WPI or CPI, which is better measure of Inflation


WPI (Wholesale Price Index)

WPI is considered as the headline inflation indicator of India. It is defined as the average increase in price of basket of 676 items. It is used by government, banks, and industry and business circles for their decision making. Also, important monetary and fiscal policy changes are linked to WPI movements. At present it is measured with  2004-05 as the base year which earlier was 1993-94.
Working group for the revision of base year was formed on December 26, 2003 under the Chairmanship of Abhijeet Sen, Member, Planning Commission. As per the working committee, base year chosen should be a normal year and for which reliable price and other data are available. This committee proposed 2004-05 as the new base year. The Weightage assigned to various commodities that forms WPI is given below


Weight of different commodities in WPI
Weight of Different commodities in WPI

Some countries that use WPI are India, Japan, Greece, Norway and Turkey

CPI (Consumer Price Index)

CPI is defined as the change in price level of basket of goods and services as purchased by households/retail buyers. It is the index for common people because it properly captures the effect of rising prices with respect to common man.

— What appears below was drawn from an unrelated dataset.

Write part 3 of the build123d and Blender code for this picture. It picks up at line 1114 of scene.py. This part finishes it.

CPI at present is compiled separately for
  1. Entire Urban Population
  2. Entire Rural Population
  3. Consolidated CPI for Urban and Rural – Computed based on the above two CPI’s
Earlier CPI was calculated with four different categories. Base year has been changed to 2010. Total number of elementary items considered is 200.
According to the Ex-Governor D Subbarao, “Conceptually, the CPI is a better indicator of demand side pressures than the WPI... and there is no denying that consumer prices better reflect demand side pressures than wholesale prices”.
In case of weak demand from consumers, retailers will be forced to partly absorb the wholesale price increase and therefore wholesale price increase is passed to customers only when there is strong demand for the goods and services.

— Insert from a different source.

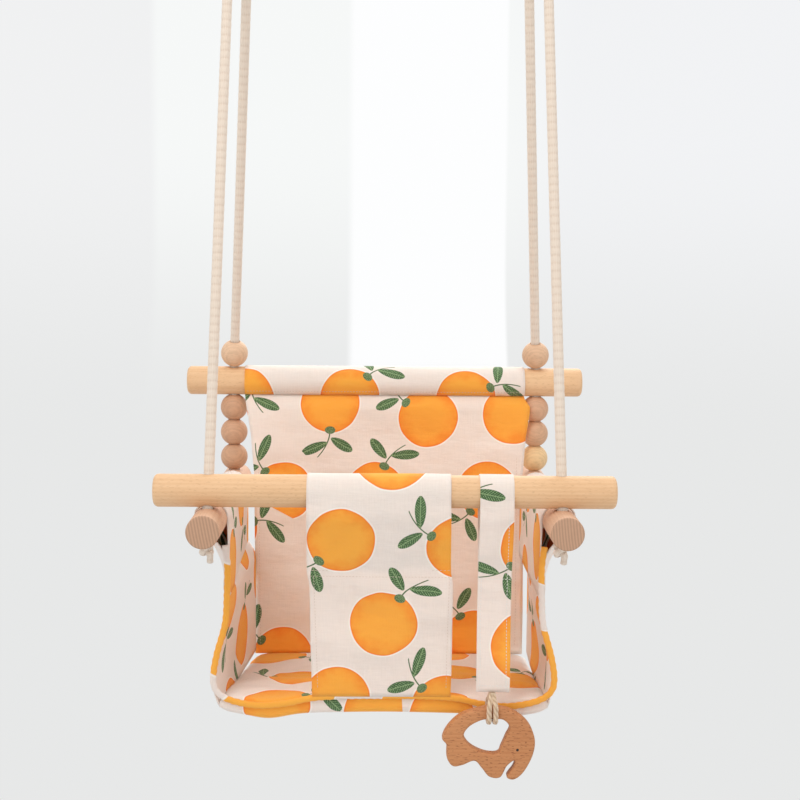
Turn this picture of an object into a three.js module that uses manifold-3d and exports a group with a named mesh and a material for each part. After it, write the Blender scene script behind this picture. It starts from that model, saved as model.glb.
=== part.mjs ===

Three major reasons why central government uses WPI over CPI

In the same article, honourable D Subbarao cited the reasons for using WPI over CPI. They are : -
  1.     WPI is computed on an all India basis, while CPI are constructed for specific centers and aggregated to an all-India index.
  2.        WPI is available with a shorter lag than CPI
  3.     WPI has a broader coverage (676 items) as compare to CPI (200 items)

Producer Price Index:

It measures the average change in selling price of goods and services with reference to the Producer. The prices included in PPI are from the first commercial transaction for many products and services. Most of the OECD countries uses PPI as a measure of inflation.